From promoting the recognition of the TRNC and its accession to the organization to the common alphabet, the achievement of a consensus in political, economic and cultural fields represents the OTS’ determination to become an international actor today.

In the summer of this year, the Informal Summit of Heads of States of OTS took place in Shusha, in the heart of the liberated territories of Azerbaijan, which sent important messages to the international community in terms of the capacity of the organization. The Karabakh Declaration signed on the margins of this summit is the culmination of the common will of the OTS in terms of building a sustainable future.

This November's agenda

This is another month of November full of special and intense agendas for OTS. At the 11th Summit of the OTS held on Nov. 6, 2024, in Bishkek, the capital of Kyrgyzstan, the heads of the member states reaffirmed their will to develop and enrich cooperation in the Turkic world.

The fact that President Erdoğan, who visited Bishkek within the scope of the summit, was awarded the “Order of Manas,” the highest state medal of Kyrgyzstan, is also one of the obvious reflections of Türkiye’s prestige in the OTS.

Within the agreement reached at the summit, crucial decisions such as the Charter of the Turkic World, the Regulation on Permanent Representatives of the OTS, and the adoption of the OTS Flag, which will reinforce the institutionalization of the OTS, give an important idea about the future of the organization.

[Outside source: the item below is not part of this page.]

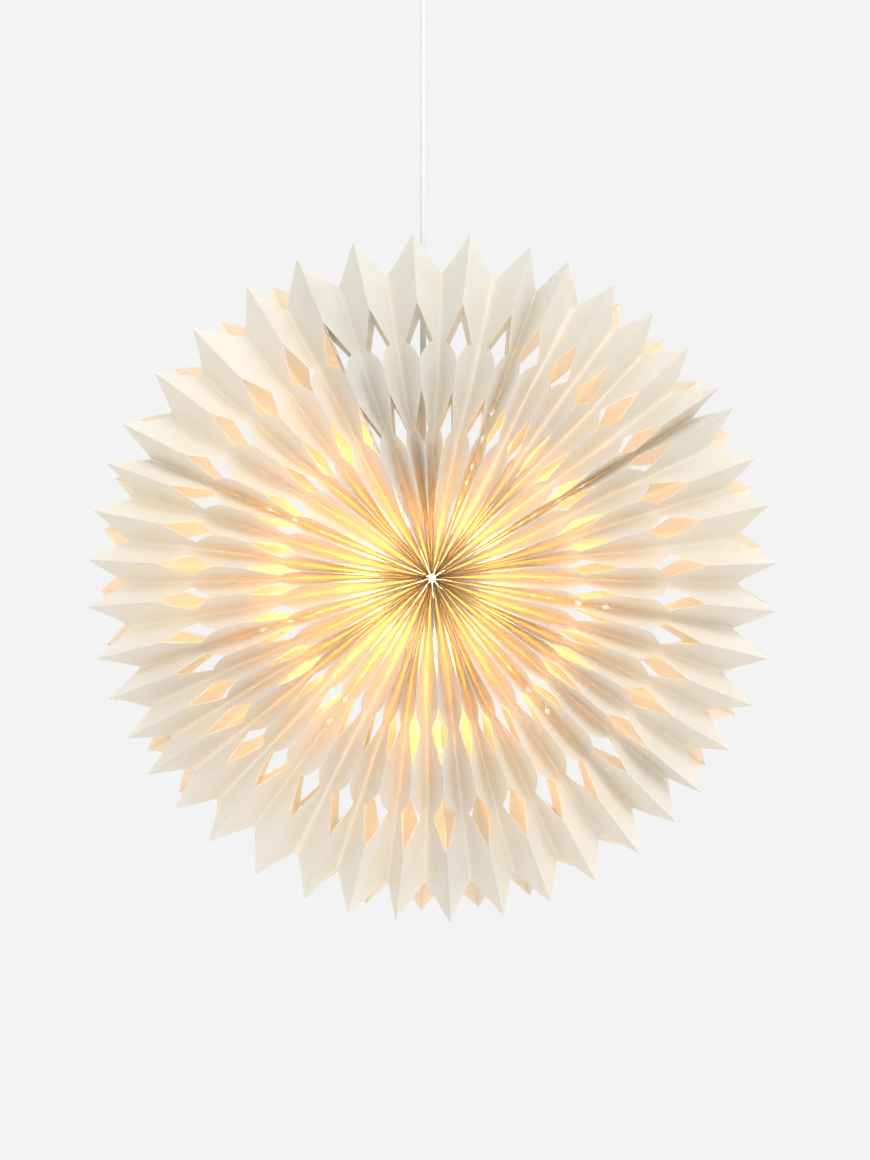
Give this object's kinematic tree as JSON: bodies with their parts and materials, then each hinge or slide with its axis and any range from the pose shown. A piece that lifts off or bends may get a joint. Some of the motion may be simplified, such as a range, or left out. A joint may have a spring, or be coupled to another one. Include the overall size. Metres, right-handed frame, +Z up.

In this sense, the Organisation of Turkic States, which is taking firm steps toward becoming a global actor, also reveals the accuracy of Ankara’s vision of the "The Century of Türkiye" under the leadership of President Erdoğan. In the acquis of the OTS for more than 22 years, especially when the summits in November, which are full of positive agendas, are taken into consideration, the following fact revives in the minds of the Turkic world: “A summit in November is something else.”